The bottom line is every generation goes through a period of entitlement. If they're lucky, they'll never lose it. But is entitlement really all that bad?

Some equate it with narcissism, self-centeredness, or even laziness. Entitlement is synonymous with not putting in your fair share, not giving your all, or being a leech on society.

But entitlement, according to its most basic definition, is a principle that helped found this nation. The idea that we are promised certain rights by our Creator and those rights cannot be taken from us, is what separates America from the rest of the world.

We know we are living in an age where the powers at be want to take away those rights. Not just the left, but our political system at large is crafted to give the most power to the ones at the top, while gradually eroding the rights of everyone else.

The right loves to brag about how they defend the Constitution, but it is their belly-aching over Millennial entitlement that poses to strip those rights away. A generation that is proud to stand up for what they deserve will most certainly protect freedoms like the speech, religion, and gun ownership.

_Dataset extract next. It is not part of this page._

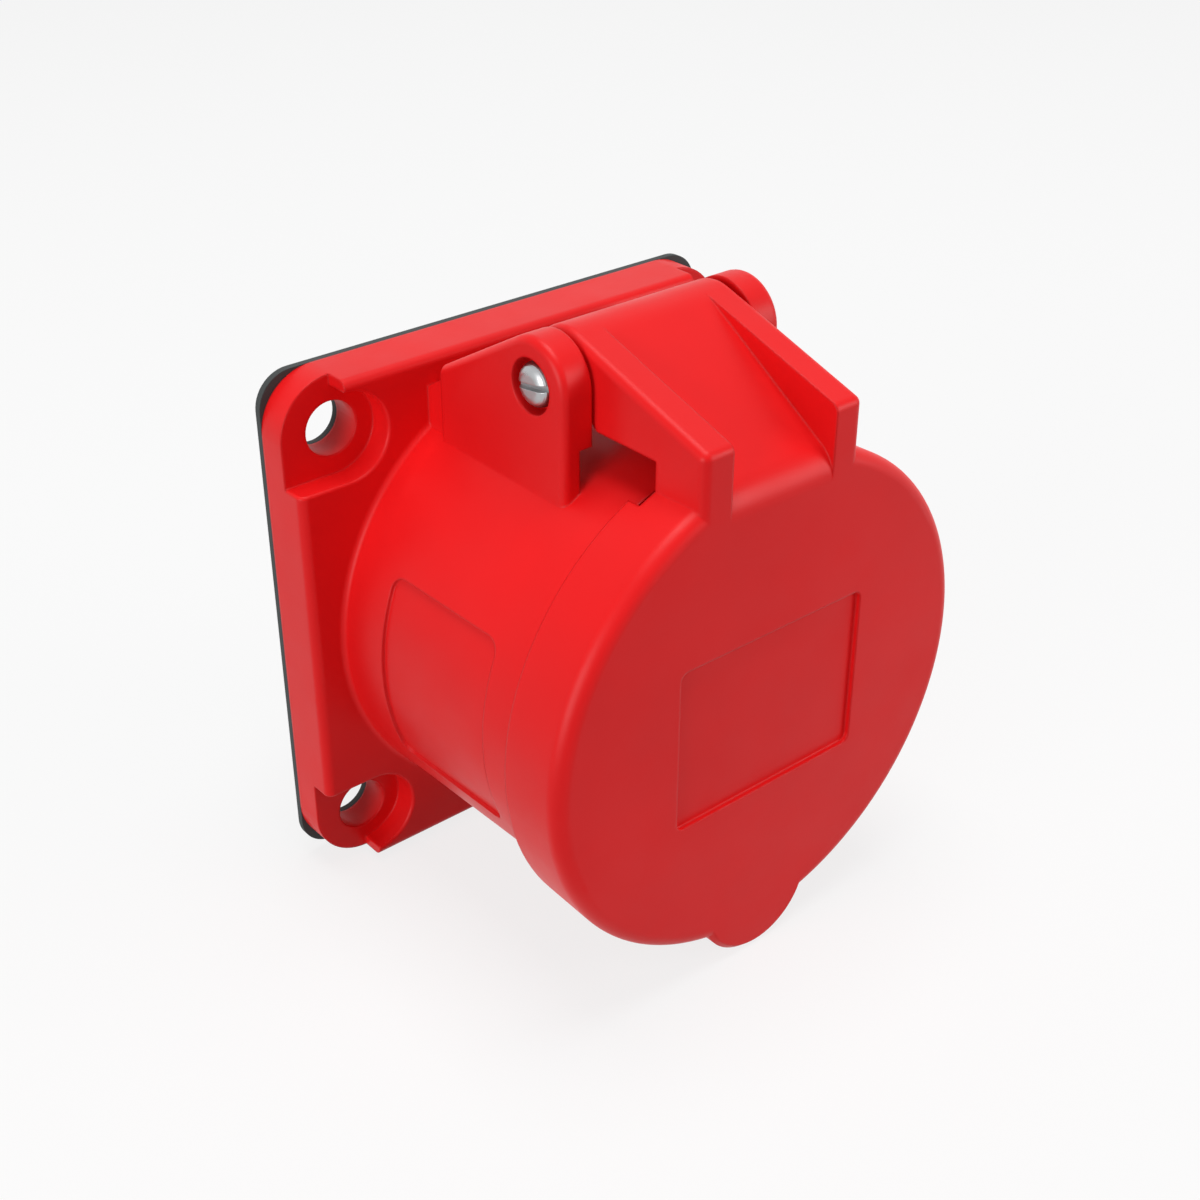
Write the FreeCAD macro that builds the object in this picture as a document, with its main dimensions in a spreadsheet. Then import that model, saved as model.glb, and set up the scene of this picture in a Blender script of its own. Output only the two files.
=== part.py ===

The left want to manipulate Millennials' entitlement by promising things like free tuition, healthcare, and--in some extremes--salaries. They want to abuse our sense of personal rights by offering things they know they can never supply. But in the process they will extend their own power over our personal lives, eroding the very rights we should hold onto.

So what's the answer? Sadly, I don't have one. If history is any indication, this generational fighting will go on forever. Millennials will grow old, forget the struggles that they went through, and attack their children. The idea that entitlement is a bad thing will continue to be used as ammunition by pundits and the political system to manipulate the populace.

All I hope to do is disabuse a few of you of the false notion that your entitlement is bad. We need to protect our fundamental rights. They may not include free tuition to the college of your choice, but they do include Life, Liberty, and the Pursuit of Happiness.

No one has the right to deprive those from you.